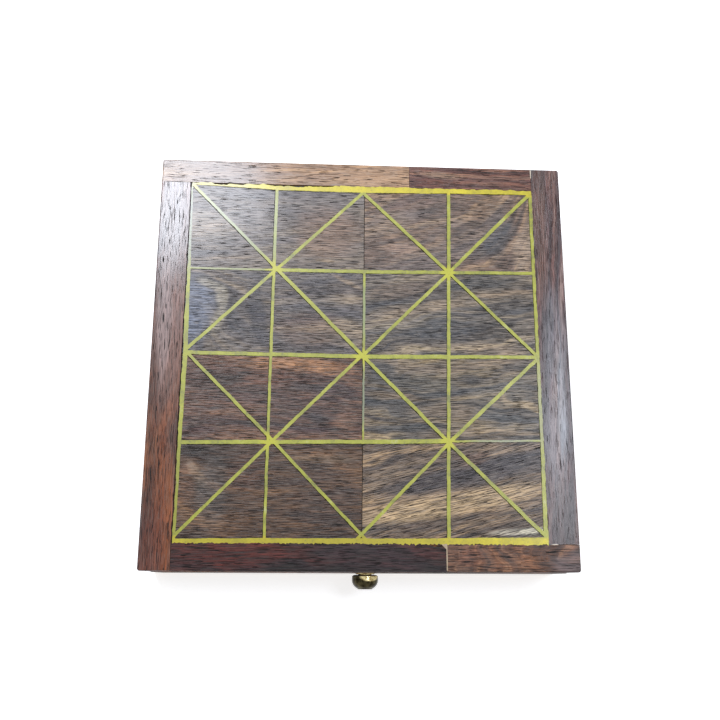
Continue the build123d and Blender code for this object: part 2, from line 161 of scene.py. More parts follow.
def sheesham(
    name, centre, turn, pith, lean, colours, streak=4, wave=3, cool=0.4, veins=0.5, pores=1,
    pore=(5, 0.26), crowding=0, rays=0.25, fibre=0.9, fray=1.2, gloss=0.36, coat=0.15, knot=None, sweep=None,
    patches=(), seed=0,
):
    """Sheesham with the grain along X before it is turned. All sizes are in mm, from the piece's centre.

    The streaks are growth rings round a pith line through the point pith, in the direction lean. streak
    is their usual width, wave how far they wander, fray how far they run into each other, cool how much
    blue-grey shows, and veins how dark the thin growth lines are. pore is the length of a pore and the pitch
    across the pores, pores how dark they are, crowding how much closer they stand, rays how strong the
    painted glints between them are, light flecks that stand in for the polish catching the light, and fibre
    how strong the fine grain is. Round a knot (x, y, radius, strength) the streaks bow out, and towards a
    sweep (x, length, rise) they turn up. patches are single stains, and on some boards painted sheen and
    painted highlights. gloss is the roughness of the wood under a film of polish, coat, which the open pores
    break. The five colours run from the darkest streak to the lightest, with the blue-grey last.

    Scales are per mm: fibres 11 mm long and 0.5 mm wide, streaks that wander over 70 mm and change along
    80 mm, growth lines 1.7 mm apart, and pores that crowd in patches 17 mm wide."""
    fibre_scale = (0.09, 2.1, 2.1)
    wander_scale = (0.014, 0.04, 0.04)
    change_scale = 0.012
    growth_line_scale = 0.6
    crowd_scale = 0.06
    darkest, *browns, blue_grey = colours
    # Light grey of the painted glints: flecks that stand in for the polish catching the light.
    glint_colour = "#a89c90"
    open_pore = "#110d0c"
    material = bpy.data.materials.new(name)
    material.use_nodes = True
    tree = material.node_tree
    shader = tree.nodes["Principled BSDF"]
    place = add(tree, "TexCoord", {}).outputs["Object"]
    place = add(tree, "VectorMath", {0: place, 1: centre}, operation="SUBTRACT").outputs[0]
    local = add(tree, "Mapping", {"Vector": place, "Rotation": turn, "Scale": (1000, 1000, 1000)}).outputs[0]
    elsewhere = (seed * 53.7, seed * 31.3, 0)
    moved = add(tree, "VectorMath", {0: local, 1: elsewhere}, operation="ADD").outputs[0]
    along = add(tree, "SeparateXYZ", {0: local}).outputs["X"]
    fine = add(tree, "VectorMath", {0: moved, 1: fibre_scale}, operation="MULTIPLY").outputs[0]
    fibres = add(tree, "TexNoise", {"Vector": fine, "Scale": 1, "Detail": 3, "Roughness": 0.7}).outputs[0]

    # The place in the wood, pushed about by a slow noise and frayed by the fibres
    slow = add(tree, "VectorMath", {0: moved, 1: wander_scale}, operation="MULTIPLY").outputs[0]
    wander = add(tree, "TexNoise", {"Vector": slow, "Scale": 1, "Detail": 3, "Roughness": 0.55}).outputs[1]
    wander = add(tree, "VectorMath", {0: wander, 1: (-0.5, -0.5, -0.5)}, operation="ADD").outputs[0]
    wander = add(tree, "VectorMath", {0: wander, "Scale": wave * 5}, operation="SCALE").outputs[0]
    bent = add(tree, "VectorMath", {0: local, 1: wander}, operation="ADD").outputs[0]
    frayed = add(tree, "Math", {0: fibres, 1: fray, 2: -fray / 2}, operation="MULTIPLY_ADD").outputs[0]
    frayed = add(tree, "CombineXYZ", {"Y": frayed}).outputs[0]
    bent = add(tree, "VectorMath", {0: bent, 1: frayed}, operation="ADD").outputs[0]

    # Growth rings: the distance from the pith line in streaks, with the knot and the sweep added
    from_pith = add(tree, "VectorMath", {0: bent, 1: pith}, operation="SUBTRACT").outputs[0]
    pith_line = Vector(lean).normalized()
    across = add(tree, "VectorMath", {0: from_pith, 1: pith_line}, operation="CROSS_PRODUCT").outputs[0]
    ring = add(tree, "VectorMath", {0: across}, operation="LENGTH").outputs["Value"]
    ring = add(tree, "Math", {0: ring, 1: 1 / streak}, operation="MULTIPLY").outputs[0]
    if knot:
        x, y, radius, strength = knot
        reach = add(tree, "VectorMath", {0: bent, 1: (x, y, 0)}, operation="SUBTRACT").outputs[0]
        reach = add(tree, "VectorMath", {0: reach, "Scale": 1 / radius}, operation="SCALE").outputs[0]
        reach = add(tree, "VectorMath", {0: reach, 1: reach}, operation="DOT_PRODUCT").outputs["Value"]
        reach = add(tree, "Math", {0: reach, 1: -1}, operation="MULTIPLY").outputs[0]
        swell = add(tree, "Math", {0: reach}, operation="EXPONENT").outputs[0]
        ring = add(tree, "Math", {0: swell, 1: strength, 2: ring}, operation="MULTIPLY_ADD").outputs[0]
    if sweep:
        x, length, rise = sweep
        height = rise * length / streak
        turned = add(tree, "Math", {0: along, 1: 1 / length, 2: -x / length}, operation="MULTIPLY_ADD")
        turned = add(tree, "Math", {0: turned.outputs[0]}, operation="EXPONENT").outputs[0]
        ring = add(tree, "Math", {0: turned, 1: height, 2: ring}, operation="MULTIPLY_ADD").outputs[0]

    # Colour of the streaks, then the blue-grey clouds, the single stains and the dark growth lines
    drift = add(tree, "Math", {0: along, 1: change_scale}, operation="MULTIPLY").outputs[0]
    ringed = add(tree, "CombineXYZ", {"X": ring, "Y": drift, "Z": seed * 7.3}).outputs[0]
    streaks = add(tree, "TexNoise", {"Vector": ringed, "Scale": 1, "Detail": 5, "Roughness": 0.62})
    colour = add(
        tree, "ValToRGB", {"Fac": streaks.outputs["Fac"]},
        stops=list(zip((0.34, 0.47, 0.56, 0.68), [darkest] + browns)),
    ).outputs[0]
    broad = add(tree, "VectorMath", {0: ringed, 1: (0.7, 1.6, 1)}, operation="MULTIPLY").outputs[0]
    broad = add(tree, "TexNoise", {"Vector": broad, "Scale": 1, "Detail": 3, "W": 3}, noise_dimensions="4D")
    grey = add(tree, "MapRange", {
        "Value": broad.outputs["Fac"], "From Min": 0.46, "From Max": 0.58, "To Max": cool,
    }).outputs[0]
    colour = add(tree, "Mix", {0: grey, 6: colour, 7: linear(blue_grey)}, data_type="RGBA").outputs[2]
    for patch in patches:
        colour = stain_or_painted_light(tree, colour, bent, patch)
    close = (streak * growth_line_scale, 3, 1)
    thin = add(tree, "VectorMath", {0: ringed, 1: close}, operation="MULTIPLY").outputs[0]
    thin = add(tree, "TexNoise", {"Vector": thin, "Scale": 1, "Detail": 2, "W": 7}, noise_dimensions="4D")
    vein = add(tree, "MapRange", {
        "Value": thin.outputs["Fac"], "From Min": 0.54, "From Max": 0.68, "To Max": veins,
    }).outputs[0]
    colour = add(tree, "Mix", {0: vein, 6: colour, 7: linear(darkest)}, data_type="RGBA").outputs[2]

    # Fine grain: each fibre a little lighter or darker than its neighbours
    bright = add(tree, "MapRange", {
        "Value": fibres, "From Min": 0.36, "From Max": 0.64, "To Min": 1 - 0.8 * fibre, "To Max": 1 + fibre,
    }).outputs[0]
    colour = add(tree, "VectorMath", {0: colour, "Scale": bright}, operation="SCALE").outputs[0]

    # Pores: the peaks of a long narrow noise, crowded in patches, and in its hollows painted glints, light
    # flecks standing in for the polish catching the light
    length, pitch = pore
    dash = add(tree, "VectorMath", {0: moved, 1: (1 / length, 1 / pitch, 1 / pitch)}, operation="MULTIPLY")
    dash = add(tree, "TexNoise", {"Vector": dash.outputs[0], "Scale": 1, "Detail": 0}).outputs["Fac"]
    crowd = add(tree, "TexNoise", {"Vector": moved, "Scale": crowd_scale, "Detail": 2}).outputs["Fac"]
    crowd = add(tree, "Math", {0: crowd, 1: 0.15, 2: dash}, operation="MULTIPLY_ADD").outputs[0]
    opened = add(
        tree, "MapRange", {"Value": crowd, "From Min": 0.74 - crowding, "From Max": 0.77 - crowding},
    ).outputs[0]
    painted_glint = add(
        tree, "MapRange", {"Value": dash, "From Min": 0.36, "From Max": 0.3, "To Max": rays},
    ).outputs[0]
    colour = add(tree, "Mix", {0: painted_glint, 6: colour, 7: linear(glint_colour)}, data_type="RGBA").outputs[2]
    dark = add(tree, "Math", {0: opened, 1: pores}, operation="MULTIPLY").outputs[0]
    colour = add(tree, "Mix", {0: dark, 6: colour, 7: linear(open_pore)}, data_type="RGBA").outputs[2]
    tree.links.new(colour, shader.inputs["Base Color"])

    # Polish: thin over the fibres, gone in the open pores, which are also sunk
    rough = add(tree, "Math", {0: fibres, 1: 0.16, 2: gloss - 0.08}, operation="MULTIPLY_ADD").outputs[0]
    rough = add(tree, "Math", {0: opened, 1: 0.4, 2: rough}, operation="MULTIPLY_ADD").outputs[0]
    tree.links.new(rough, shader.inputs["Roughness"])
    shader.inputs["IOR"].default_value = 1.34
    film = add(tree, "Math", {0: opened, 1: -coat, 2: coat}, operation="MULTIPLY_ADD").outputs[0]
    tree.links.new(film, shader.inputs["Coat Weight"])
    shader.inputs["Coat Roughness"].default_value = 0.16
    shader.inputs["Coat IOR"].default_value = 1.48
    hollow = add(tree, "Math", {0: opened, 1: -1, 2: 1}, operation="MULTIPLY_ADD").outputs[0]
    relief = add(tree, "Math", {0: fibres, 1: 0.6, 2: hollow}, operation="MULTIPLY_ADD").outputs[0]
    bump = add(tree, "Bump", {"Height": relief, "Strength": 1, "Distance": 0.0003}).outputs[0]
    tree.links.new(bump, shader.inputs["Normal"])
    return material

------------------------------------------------

**Task to complete**
Only the lines from the beginning of the material above through the line with "the piece's centre." are wanted; extract them exactly.

**Response for this exercise**
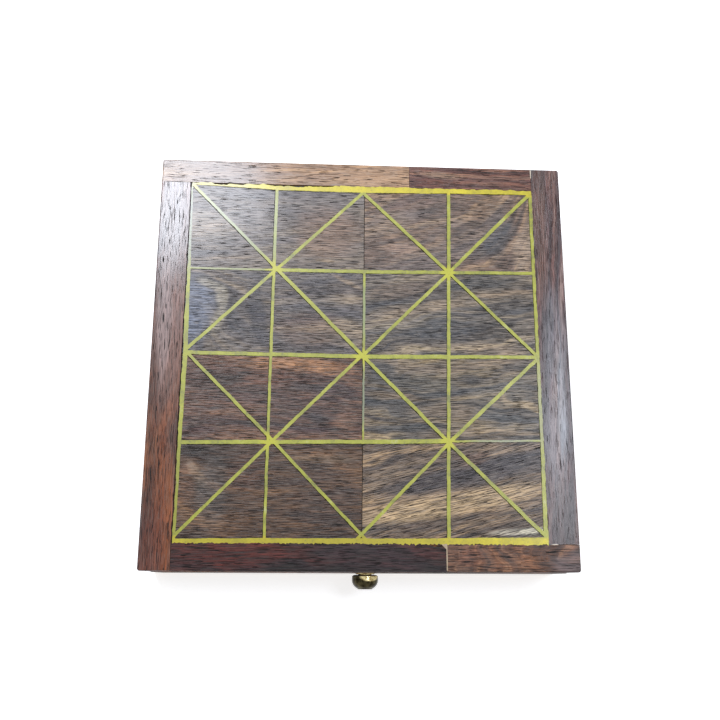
Continue the build123d and Blender code for this object: part 2, from line 161 of scene.py. More parts follow.
def sheesham(
    name, centre, turn, pith, lean, colours, streak=4, wave=3, cool=0.4, veins=0.5, pores=1,
    pore=(5, 0.26), crowding=0, rays=0.25, fibre=0.9, fray=1.2, gloss=0.36, coat=0.15, knot=None, sweep=None,
    patches=(), seed=0,
):
    """Sheesham with the grain along X before it is turned. All sizes are in mm, from the piece's centre.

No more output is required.